Ken Wilson, who restores tractors along with his son Kevin Wilson and grandson Colton Wilson, has had a passion for old farm machinery stretching back quite a few years.

At one point the threesome's collection of antique and vintage tractors numbered 11 working tractors, but after a fire burned down one of their storage buildings, the number dropped.

The Wilson family called to give me the heads up that patriarch Ken was going to be driving the new acquisition past Carlyle on the afternoon of Sunday, Sept. 19.

"He's just pulling out of Kisbey," Kevin Wilson said over the phone. "He should pass just north of town on the grid-road that runs past the [Prairie Dog] Drive-In."

Looking at my watch and considering my immediate schedule, I asked at what time I should expect to see the elder Wilson come rolling by.

"In about two-and-a-half hours," Kevin said. "Maybe two. We'll call when he gets close."

Kisbey to Carlyle in two-and-a-half hours? I could scarcely believe that a motorized vehicle could take that long to cover what I always think of as a short distance.

But sure enough, close to two-and-a-half hours later, I received a call that Ken Wilson would be driving past highway 9 north of Carlyle in about 15 to 20 minutes.

I jumped in the car and headed out to the intersection in question.

After a short wait, I noticed a small rooster tail of dust rising in the distance. A couple of minutes more, and I could hear the throbbing of a big diesel engine.

Then finally I could see it. Small by the standards of the modern combine, the vehicle was still large enough to be impressive.

Sitting high above the road in the driver's seat, beaming like a child at Christmas, was Ken Wilson.

Chugging along in the half-century-old machine, Wilson made his way carefully across highway 9 and onto the grid-road.

"It had been sitting in the barn for a number of years, but the further I drive her, the better she sounds," Wilson said about the combine's condition. "We had to loosen up some belts and whatnot, but the engine seems to be running fine."

Inviting me up onto the driver's 'bench,' I climbed to the cockpit and sat down next to Wilson.

With a shrudder and a surge, the combine began to move forward, settling into an even motion within a second or two.

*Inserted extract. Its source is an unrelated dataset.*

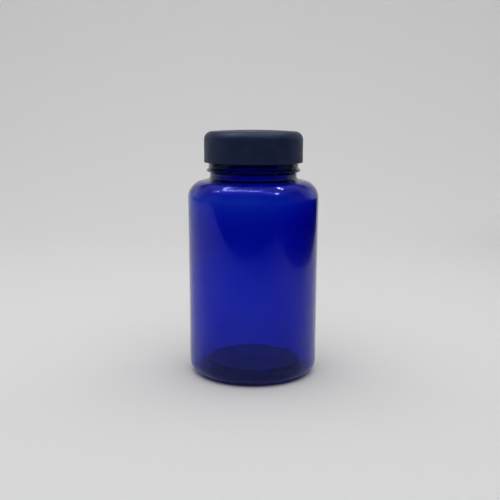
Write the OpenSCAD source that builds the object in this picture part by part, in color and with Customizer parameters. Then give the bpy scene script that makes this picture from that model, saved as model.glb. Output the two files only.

"I sort of wish the weather was a little nicer," said Wilson, who was bundled up in warm clothes, a toque and mitts. "But at least it's not raining or snowing!"

The cockpit of the combine was open to the air. The driver is exposed to the wind, rain, snow, hot and cold weather as it comes.

"Well, if you look over here, you can see a bracket has been attached onto the frame," Wilson indicated when asked about the exposed position of the driver. "I'm pretty sure that this was put on so a deck umbrella could be put on to keep the worst of the weather off of the driver."

Chugging along the road, the view from eight or nine feet up was pretty spectacular. The open driver's position offered a great view in all directions.

"When you drive a truck, or a modern combine, you sit just as high up," Wilson said. "But it is kind of different because you are inside of the cab."

"A view like this, just out in the open, is pretty amazing."

Cranking up the gears, Wilson floored the peddle to demonstrate the top speed of the combine.

Accelerating to 10 mph, the speed seemed much faster thanks to both the height of the seat, and the exposed position.

"This is about as fast as it gets," Wilson chuckled. "But you wouldn't combine at this speed, it wouldn't work too well."

Wilson is a cattle producer who farms his family's century farm near Wawota. While beef is his bread and butter, the family does keep some acreage sown with fodder.

"We have about 90 acres we sow with oats and barley for feed," Wilson said. "We are planning on taking this combine out and trying it on the fields when we get a chance."